- _GIVEN DATA_:
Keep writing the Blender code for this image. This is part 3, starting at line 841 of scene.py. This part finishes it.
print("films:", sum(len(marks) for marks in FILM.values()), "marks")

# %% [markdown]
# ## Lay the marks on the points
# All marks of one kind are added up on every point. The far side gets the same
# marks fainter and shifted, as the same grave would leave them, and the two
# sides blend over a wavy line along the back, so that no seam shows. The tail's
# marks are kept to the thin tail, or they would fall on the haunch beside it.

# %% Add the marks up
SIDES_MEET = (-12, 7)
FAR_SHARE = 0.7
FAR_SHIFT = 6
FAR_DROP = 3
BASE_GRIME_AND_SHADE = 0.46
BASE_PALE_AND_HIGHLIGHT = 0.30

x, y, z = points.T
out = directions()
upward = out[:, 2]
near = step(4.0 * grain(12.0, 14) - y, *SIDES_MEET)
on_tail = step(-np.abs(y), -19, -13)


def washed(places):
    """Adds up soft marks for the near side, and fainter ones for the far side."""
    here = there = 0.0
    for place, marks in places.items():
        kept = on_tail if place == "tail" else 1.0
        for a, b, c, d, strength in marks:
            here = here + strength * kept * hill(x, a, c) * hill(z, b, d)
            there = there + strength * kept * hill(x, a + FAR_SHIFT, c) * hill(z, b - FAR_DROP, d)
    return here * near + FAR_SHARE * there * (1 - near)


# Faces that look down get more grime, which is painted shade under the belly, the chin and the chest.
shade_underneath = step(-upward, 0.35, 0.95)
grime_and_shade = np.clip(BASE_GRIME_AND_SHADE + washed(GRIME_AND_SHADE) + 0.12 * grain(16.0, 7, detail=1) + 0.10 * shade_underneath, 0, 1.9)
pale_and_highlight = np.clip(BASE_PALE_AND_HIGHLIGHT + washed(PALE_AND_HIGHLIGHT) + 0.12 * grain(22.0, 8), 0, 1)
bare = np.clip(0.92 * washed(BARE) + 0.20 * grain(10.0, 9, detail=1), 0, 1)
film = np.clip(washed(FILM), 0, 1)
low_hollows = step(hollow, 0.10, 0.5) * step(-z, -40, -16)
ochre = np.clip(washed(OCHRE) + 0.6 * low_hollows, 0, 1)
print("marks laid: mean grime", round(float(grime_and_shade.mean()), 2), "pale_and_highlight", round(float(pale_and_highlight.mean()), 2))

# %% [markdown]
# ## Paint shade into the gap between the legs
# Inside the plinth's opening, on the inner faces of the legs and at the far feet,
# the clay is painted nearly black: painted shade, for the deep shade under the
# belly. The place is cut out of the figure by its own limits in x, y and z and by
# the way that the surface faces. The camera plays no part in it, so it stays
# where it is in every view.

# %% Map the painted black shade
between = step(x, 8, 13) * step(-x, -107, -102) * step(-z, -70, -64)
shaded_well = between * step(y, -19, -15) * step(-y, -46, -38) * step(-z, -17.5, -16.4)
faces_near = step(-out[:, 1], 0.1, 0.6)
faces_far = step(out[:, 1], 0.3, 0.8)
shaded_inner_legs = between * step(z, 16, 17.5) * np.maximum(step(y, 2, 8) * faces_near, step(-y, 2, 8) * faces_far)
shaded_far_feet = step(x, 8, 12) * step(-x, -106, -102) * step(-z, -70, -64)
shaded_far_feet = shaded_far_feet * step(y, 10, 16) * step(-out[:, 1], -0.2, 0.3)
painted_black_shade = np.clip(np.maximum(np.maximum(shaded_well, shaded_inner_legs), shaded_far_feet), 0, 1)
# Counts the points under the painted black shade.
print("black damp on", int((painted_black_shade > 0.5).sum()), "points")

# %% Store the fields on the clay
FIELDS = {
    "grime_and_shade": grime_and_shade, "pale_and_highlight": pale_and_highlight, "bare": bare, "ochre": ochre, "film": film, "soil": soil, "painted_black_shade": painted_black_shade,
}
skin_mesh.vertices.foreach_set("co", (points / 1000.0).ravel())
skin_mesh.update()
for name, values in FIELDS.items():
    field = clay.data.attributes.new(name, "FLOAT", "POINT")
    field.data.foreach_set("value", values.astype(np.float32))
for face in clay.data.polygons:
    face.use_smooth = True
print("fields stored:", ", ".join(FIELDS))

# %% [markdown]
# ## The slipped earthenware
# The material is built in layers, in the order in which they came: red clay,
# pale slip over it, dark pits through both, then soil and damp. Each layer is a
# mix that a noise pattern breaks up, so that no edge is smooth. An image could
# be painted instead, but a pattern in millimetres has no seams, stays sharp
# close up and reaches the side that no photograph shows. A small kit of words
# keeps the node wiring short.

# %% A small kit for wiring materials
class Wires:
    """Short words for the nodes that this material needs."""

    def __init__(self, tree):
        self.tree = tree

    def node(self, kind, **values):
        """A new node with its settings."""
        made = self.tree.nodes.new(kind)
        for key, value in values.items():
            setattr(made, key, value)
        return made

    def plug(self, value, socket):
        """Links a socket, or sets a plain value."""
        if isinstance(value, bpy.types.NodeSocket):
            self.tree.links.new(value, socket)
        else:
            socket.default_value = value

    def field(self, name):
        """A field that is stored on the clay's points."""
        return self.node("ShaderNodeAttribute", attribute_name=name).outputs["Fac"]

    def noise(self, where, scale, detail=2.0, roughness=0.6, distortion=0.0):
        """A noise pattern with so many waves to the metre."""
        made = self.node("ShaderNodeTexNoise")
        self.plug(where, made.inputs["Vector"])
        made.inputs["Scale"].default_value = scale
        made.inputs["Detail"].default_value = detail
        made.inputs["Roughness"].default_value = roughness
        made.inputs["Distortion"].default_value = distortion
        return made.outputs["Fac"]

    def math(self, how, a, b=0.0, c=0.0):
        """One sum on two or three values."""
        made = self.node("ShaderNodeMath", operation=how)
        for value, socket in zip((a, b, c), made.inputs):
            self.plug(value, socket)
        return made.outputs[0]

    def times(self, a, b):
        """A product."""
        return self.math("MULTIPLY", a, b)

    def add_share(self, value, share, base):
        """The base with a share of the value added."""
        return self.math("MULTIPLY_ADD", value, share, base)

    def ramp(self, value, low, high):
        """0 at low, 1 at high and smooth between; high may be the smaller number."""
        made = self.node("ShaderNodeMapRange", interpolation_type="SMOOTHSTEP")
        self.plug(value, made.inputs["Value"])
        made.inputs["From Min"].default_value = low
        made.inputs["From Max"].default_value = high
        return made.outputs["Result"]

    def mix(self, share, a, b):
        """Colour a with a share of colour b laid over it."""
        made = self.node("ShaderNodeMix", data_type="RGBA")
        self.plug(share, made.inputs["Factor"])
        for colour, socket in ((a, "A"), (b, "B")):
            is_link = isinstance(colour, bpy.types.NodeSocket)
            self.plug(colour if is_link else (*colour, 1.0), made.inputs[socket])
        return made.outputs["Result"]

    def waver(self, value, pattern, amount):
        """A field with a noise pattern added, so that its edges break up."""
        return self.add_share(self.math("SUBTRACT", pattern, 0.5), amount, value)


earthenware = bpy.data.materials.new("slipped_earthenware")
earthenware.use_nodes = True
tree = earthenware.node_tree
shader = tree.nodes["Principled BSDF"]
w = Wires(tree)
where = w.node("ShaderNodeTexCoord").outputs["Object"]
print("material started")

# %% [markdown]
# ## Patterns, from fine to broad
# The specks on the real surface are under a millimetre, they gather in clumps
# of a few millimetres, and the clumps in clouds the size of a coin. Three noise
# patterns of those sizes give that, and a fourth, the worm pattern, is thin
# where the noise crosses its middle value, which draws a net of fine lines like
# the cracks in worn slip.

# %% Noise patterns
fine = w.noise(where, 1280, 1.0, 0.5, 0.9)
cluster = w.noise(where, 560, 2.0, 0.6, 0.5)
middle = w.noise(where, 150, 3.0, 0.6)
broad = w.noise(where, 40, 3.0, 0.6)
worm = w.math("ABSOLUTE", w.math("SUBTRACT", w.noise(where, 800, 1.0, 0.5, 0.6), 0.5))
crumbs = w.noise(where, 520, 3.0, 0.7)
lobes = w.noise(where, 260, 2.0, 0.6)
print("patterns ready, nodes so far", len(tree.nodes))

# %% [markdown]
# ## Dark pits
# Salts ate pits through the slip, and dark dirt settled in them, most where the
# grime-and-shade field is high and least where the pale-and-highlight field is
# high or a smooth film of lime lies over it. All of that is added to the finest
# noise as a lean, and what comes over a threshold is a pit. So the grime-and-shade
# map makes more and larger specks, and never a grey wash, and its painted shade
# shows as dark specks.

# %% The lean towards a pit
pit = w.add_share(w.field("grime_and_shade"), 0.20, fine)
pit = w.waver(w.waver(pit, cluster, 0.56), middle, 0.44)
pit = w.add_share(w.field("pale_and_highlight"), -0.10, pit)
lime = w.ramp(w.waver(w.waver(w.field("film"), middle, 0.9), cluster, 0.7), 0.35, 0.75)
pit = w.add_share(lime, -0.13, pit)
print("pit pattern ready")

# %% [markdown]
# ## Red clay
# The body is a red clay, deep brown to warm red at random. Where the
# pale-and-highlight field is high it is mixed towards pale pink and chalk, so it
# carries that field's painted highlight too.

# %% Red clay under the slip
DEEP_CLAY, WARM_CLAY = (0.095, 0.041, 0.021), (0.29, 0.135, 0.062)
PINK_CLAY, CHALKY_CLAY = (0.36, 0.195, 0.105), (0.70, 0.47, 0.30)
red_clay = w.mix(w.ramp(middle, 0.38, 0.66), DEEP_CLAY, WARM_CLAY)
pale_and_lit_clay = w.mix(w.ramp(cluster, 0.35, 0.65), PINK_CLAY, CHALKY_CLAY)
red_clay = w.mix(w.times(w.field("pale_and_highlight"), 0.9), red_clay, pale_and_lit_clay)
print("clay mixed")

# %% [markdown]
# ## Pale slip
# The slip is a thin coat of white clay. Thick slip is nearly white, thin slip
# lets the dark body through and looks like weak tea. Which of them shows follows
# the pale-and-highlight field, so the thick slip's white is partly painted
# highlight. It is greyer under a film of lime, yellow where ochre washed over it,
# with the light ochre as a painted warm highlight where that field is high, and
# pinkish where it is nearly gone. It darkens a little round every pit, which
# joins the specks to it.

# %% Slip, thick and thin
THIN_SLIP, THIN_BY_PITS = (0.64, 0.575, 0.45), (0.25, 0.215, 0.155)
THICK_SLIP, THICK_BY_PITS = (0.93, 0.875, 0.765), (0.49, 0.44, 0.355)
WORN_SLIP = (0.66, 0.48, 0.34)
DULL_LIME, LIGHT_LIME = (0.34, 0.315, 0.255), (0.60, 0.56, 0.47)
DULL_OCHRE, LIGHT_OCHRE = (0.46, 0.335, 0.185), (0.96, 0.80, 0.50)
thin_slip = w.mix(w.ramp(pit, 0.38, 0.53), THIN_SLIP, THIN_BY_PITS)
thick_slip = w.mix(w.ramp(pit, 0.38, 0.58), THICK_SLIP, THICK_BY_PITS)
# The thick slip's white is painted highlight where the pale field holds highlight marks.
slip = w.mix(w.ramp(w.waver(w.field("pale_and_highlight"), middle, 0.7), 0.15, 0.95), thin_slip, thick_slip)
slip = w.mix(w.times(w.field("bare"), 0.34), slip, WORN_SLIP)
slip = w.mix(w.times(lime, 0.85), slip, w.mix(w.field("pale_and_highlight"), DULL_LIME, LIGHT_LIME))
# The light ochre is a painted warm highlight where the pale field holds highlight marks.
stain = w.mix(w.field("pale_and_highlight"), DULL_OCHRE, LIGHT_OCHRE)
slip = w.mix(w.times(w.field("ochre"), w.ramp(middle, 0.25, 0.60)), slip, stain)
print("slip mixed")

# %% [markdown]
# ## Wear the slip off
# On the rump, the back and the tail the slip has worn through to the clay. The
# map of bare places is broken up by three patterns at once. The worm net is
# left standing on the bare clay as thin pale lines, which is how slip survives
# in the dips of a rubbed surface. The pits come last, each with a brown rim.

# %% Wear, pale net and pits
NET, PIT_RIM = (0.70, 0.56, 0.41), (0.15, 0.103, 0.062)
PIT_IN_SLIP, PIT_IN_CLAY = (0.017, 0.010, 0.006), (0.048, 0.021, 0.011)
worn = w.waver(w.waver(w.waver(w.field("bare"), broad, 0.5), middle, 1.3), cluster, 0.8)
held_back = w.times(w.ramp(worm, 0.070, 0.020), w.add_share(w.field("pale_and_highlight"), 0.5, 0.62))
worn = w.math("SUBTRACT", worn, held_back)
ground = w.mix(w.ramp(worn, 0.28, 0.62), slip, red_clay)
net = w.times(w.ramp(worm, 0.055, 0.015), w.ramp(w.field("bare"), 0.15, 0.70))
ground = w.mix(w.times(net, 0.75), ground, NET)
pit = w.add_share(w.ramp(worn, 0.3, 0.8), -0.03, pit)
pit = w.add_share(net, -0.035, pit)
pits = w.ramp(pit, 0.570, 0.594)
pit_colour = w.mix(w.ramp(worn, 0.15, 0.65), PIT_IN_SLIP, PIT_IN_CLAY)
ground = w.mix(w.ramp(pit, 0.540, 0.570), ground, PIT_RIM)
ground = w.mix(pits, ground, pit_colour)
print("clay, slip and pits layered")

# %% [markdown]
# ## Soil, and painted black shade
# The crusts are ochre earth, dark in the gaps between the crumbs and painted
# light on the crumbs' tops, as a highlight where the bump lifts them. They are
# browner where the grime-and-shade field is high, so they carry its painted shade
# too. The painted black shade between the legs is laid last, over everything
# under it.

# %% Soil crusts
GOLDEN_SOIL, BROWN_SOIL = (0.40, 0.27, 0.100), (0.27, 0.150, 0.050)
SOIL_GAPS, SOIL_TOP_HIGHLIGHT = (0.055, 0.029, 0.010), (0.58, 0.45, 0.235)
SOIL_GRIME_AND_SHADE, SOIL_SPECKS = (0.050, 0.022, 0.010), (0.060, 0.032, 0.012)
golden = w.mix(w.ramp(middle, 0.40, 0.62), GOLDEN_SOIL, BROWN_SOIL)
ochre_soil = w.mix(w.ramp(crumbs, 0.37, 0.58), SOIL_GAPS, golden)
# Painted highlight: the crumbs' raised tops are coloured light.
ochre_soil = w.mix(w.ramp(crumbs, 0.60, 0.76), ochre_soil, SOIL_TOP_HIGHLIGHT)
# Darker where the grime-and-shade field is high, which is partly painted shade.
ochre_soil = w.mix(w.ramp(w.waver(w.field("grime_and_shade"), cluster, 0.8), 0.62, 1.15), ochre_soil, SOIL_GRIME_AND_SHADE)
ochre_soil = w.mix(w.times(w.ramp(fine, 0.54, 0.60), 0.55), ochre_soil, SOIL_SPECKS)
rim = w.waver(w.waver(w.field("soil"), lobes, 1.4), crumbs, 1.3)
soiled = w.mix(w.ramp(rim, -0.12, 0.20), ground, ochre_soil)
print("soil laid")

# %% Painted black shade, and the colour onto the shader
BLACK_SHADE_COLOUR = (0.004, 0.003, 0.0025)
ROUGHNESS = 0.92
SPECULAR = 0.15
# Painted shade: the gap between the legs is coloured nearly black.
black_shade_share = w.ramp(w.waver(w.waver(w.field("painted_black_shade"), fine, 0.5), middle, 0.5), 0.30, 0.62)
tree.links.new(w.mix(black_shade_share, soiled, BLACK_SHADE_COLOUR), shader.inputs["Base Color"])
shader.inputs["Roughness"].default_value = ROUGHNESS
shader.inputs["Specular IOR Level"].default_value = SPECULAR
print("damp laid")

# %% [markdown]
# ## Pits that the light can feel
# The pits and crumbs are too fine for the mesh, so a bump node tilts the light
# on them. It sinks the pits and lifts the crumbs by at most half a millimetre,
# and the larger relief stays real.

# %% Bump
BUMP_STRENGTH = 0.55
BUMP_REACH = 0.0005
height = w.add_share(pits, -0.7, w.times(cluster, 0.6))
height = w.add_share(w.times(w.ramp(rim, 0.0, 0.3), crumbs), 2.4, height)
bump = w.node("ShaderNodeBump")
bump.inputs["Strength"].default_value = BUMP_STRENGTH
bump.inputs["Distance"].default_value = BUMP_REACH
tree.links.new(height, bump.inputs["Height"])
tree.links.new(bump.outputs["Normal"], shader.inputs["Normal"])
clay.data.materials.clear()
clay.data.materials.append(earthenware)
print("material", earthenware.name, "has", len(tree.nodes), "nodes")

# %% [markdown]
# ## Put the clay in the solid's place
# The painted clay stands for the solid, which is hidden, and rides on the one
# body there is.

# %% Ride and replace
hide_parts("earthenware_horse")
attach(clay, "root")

- _PROBLEM TO SOLVE_: Please give an exact restatement of only the lines from the beginning of the material above to the line with "return here *", inclusive.

- _ANSWER TO THIS PROBLEM_:
Keep writing the Blender code for this image. This is part 3, starting at line 841 of scene.py. This part finishes it.
print("films:", sum(len(marks) for marks in FILM.values()), "marks")

# %% [markdown]
# ## Lay the marks on the points
# All marks of one kind are added up on every point. The far side gets the same
# marks fainter and shifted, as the same grave would leave them, and the two
# sides blend over a wavy line along the back, so that no seam shows. The tail's
# marks are kept to the thin tail, or they would fall on the haunch beside it.

# %% Add the marks up
SIDES_MEET = (-12, 7)
FAR_SHARE = 0.7
FAR_SHIFT = 6
FAR_DROP = 3
BASE_GRIME_AND_SHADE = 0.46
BASE_PALE_AND_HIGHLIGHT = 0.30

x, y, z = points.T
out = directions()
upward = out[:, 2]
near = step(4.0 * grain(12.0, 14) - y, *SIDES_MEET)
on_tail = step(-np.abs(y), -19, -13)


def washed(places):
    """Adds up soft marks for the near side, and fainter ones for the far side."""
    here = there = 0.0
    for place, marks in places.items():
        kept = on_tail if place == "tail" else 1.0
        for a, b, c, d, strength in marks:
            here = here + strength * kept * hill(x, a, c) * hill(z, b, d)
            there = there + strength * kept * hill(x, a + FAR_SHIFT, c) * hill(z, b - FAR_DROP, d)
    return here * near + FAR_SHARE * there * (1 - near)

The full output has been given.